Compressible quantum phases from conformal field theories in 2+1 dimensions
Subir Sachdev
TL;DR
This work analyzes how applying a chemical potential to 2+1D conformal field theories with a global U(1) charge yields compressible phases, including superfluids, solids, and Bose metals. It develops explicit $S$-duality mappings for the $XY$ model and the Abelian CP^{1} model, connecting electric and magnetic sectors and identifying monopole/dyon operators as order parameters for translational symmetry breaking.

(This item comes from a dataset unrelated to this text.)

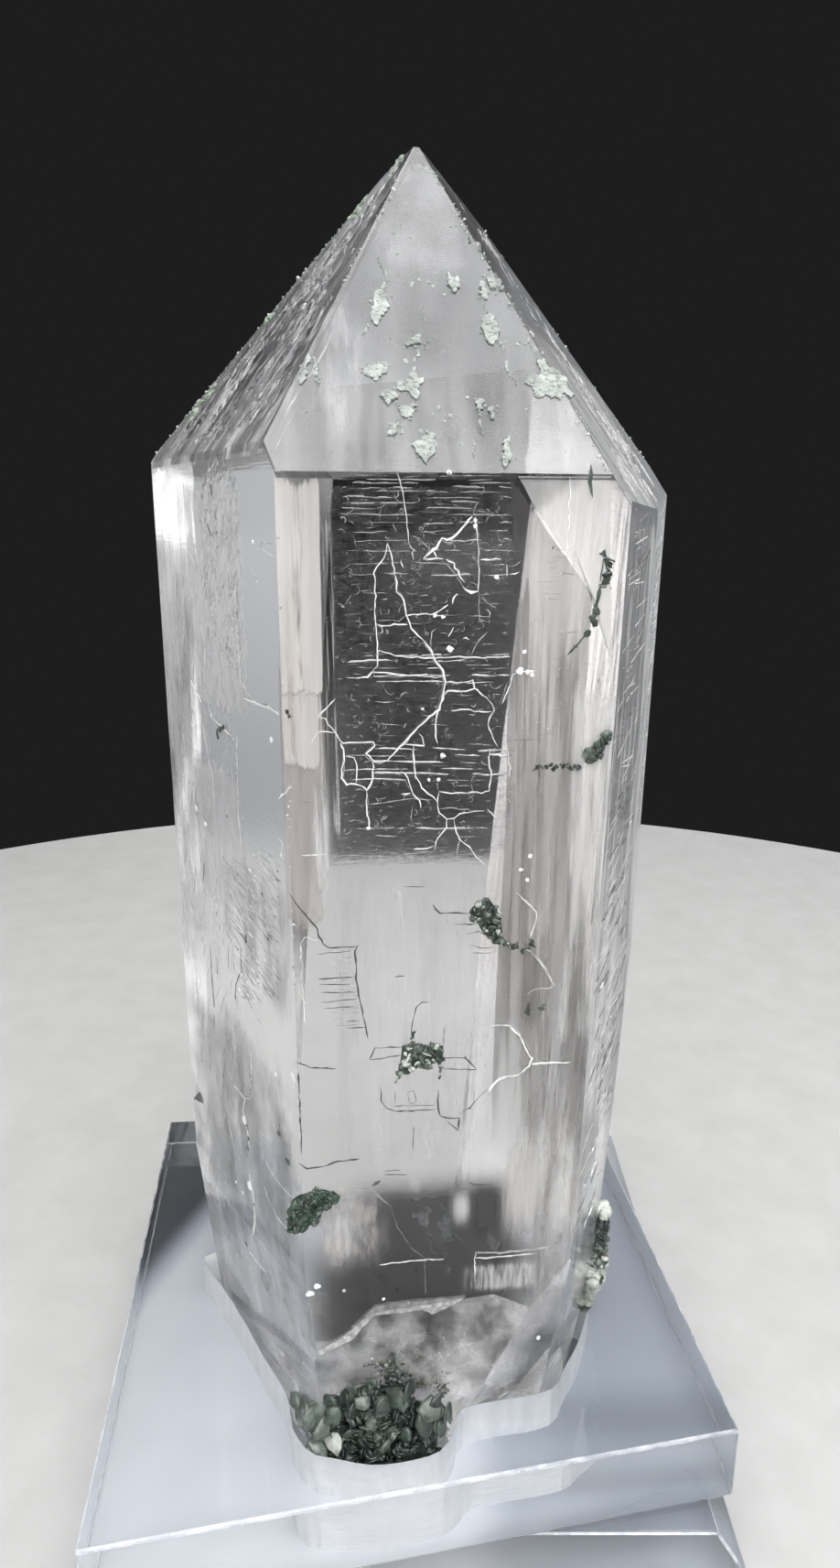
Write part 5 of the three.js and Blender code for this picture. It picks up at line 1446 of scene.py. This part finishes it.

The authors then interpret these boundary theories holographically in AdS$_4$, proposing bulk duals that incorporate electric, magnetic, and dyonic degrees of freedom and verifying consistency via three-point correlators. The results illuminate how monopole/dyon physics governs density modulations and unit-cell scaling in compressible phases, and they pave the way for a holographic understanding of Bose metals and related non-Fermi liquid states in 2+1 dimensions.
Abstract
Conformal field theories (CFTs) with a globally conserved U(1) charge Q can be deformed into compressible phases by modifying their Hamiltonian, H, by a chemical potential H -> H - μQ. We study 2+1 dimensional CFTs upon which an explicit S duality mapping can be performed. We find that this construction leads naturally to compressible phases which are superfluids, solids, or non-Fermi liquids which are more appropriately called `Bose metals' in the present context. The Bose metal preserves all symmetries and has Fermi surfaces of gauge-charged fermions, even in cases where the parent CFT can be expressed solely by bosonic degrees of freedom. Monopole operators are identified as order parameters of the solid, and the product of their magnetic charge and Q determines the area of the unit cell. We discuss implications for holographic theories on asymptotically AdS4 spacetimes: S duality and monopole/dyon fields play important roles in this connection.